CSDDD Approval Process:


  • The final version of the CSDDD, made public on January 30, initially seemed likely to be easily accepted. 
  • However, this support dwindled rapidly when certain nations opposed the original text, concerned that it would disproportionately impact their industries, particularly their high number of small and medium-sized enterprises.
  • Germany’s announcement to abstain from voting prompted France, Italy, and other member states to do the same, signalling the European Council’s failure to secure a majority vote in favour.
  • Subsequently, there were 45 days of behind-the-scenes negotiations, setbacks, and intense political pressure, creating a turbulent experience for proponents of sustainability. 
  • Despite repeatedly scheduling the CSDDD for discussion before the March 15 deadline, the European Council ultimately withdrew it each time it became evident that sufficient support was lacking. 
  • The current approval of the draft legislation follows two failed attempts in February to secure its passage. 
  • With each iteration, the scope of the directive was reduced, yet none of the agreements succeeded.
  • The original proposal aimed to affect companies with 500 employees or more and a revenue of €150 million.
  • Now, for the draft legislation to become law, it must receive approval from the European Parliament, which is anticipated. 
  • Subsequently, businesses will be granted a period to implement the new requirements.




  • On one side, while environmental and human rights activists welcomed the effort to enhance corporate accountability, they expressed disappointment with the proposed legislation. 
  • Critics contend that the law has been significantly watered down, rendering it ineffective. 
  • According to the World Wide Fund for Nature (WWF), nearly 70% of European companies have been exempted from the new obligations due to changes in the draft text. 

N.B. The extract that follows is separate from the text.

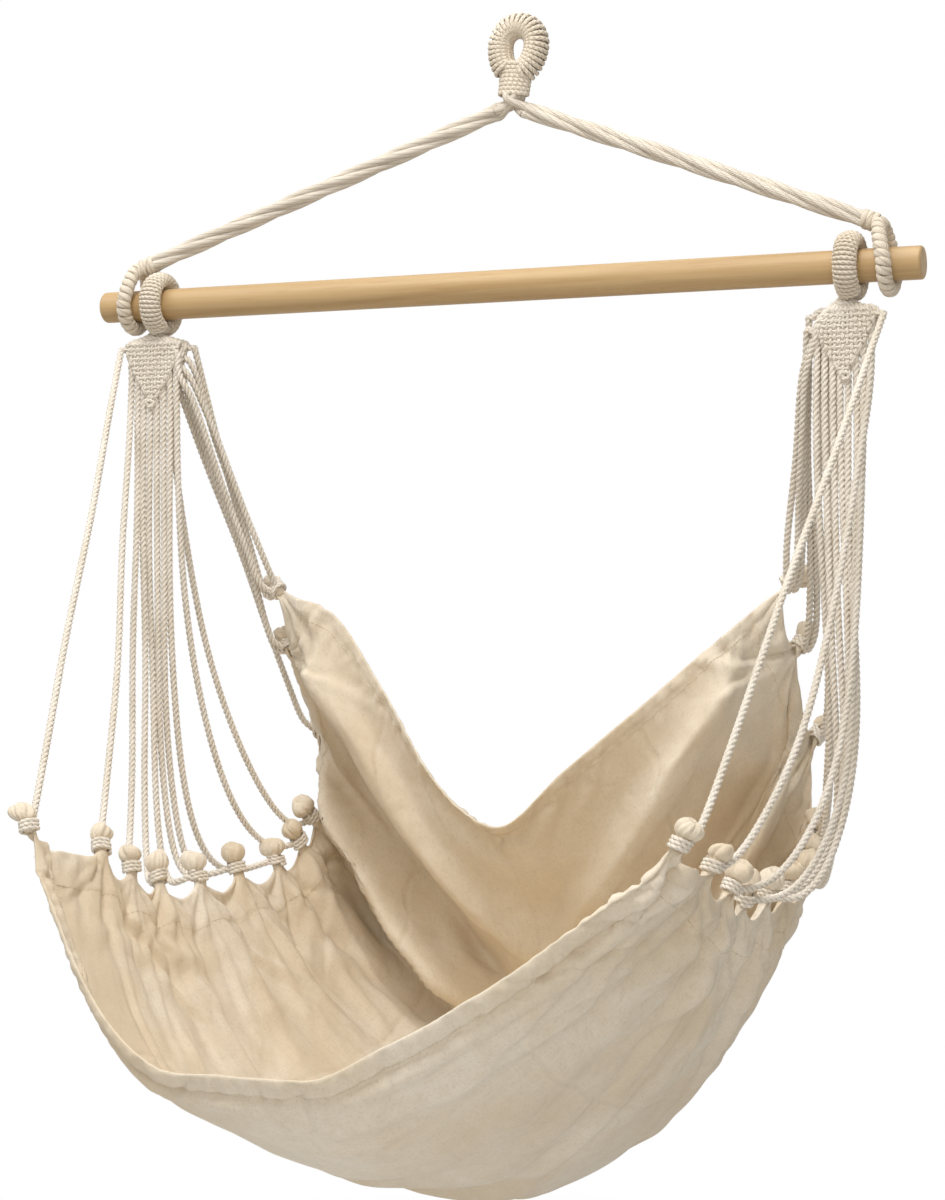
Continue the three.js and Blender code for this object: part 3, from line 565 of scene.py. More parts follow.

  • On the other side, critics pointed out that the new regulations would impose unprecedented obligations and severe sanctions with potentially dire consequences for companies, exposing them to litigation worldwide. 
  • European companies with global operations, some with extensive indirect relationships, could face a competitive disadvantage compared to their international counterparts. 
  • Additionally, concerns were raised that companies might relocate outside the EU due to bureaucratic hurdles and legal risks.